Uncountered twist makes a yarn — or in this case a thread — that is lively. Most stitchers either add twist or untwist their thread ever-so-slightly with every stitch; if you add twist, you’ll know it because your thread starts tying itself in knots. A lot of twist results in a thread that may not flatten and spread to cover the underlying fabric. It might even stay entirely round, which is good if you’re couching it down, not so good for satin stitch. Like cotton, silk can take a lot of twist before it becomes wire: on average, when in doubt, always add a little more twist to silk.
Choose a yarn structure: sample silk threads
I learn a lot by looking at and handling examples of things to understand how they behave.
In the image below silk threads are shown at 250x; they’re all from the same shot, split to allow me to name them. The white line indicates a 45° angle. [I’ve spelt ‘Gutermann’ incorrectly: it should be Gütermann. Sorry.]
Using a needle to unpick the thread and a jeweller’s loupe to see the result I can say the first three (1,2, and 3 in case of doubt) are all 3-ply threads. 4, the embroidery floss, is 2-ply. Why? 3-ply yarns are almost circular in cross-section, so they look much the same diameter regardless of how they lie on the fabric, whereas 2-ply yarn is roughly oval in cross-section: it has a flatter, wider side and a narrower side.
So a 3-ply sewing thread will make a more uniform line of stitches, and being circular and tightly-spun might even move more smoothly through the fabric. The 3-ply Sajou and Soie Perlée stand cylindrical, high and glossy above a ground fabric or other stitches to catch the light and provide structure to a design.
By contrast the 2-ply embroidery floss will lie relatively flat on its flat side and because it is relatively loosely plied (compare the twist angle) it will spread even flatter to cover more of the ground fabric.
5, the 2-ply handspun silk top, is almost as tightly spun as the commercial threads, it’s just a bit thicker. It’s relatively ‘fuzzy’ with a halo of ends around the thread by comparison with the spun reeled silks above it, but that is not proof that they are reeled and the handspun is spun from silk top: heat is used to burn that fuzzy halo off yarns mill-spun from silk top.
6 I will explain a little later.
Other factors to consider
Sewing thread and most embroidery threads (leaving aside those attached to the fabric by other threads) have to pass through a fabric multiple times. Fabric is hard on thread. Every slub will catch on the fabric, the leading edge of the slub will abrade more and fray and eventually fail. The slub will enlarge the hole made by the needle, damaging the fabric and leaving the rest of the thread a bit loose in that large hole.

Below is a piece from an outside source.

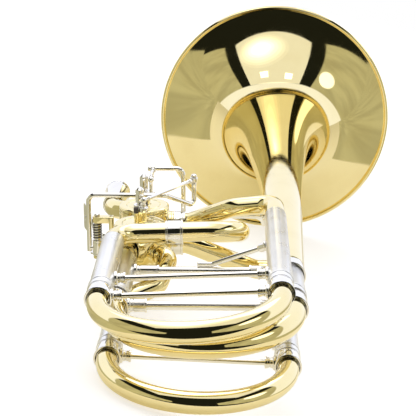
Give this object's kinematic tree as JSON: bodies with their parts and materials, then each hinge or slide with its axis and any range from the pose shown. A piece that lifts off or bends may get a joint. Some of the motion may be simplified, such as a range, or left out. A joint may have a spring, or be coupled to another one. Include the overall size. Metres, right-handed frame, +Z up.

So unless you want texture and are happy to live with the consequences, spin consistent singles and ply consistently. You don’t need a lot of silk to make a lot of thread, so buy the best quality silk you can find. Avoid clumps of short fibres, neps, noils and other annoyances if you can, otherwise pick them out of the fibre as you spin. Or accept the consequences: it’s unlikely to be fatal or even a disaster! Uneven silk thread works well in rustic textiles sewn in the boro tradition, even in relatively precise geometric figures.
There is significant variation in thread thickness and the amount of twist. Not my best spinning, but mottanai applies here: use what you have, waste nothing.
And it looks perfect appropriate, at least to me.
I have an example of silk embroidery in my historic textiles collection.
This is probably an envelope case to hold visiting cards c. 1720 (dated by the style of embroidery). Undyed linen (note that there are two layers, the outer being a much finer weave) hand-sewn and embroidered with yellow silk.
A slightly closer view of the embroidery including a view of the back because embroiderers always like to see the reverse. The flowers and other details are back stitch, with a simple wrap binding the edges of the envelope. The insert detail shows more clearly the sheen of the silk – after 300 years! – and the structure of the yarn, which is a 2-ply twisted floss.
And that’s why I tried Number 6 in the photo above, quickly twisting together a couple of strands of silk floss from Pipers Silks in the UK. It works, would work better if I used more strands for a thicker thread. But I’m not going to do that: I want to use that silk as it comes because it is so very beautiful and so very, very challenging.
I hope that’s enough to get you started. Use the best silk you have, spin evenly, spin reasonably tightly if not very tightly, it’s good fun!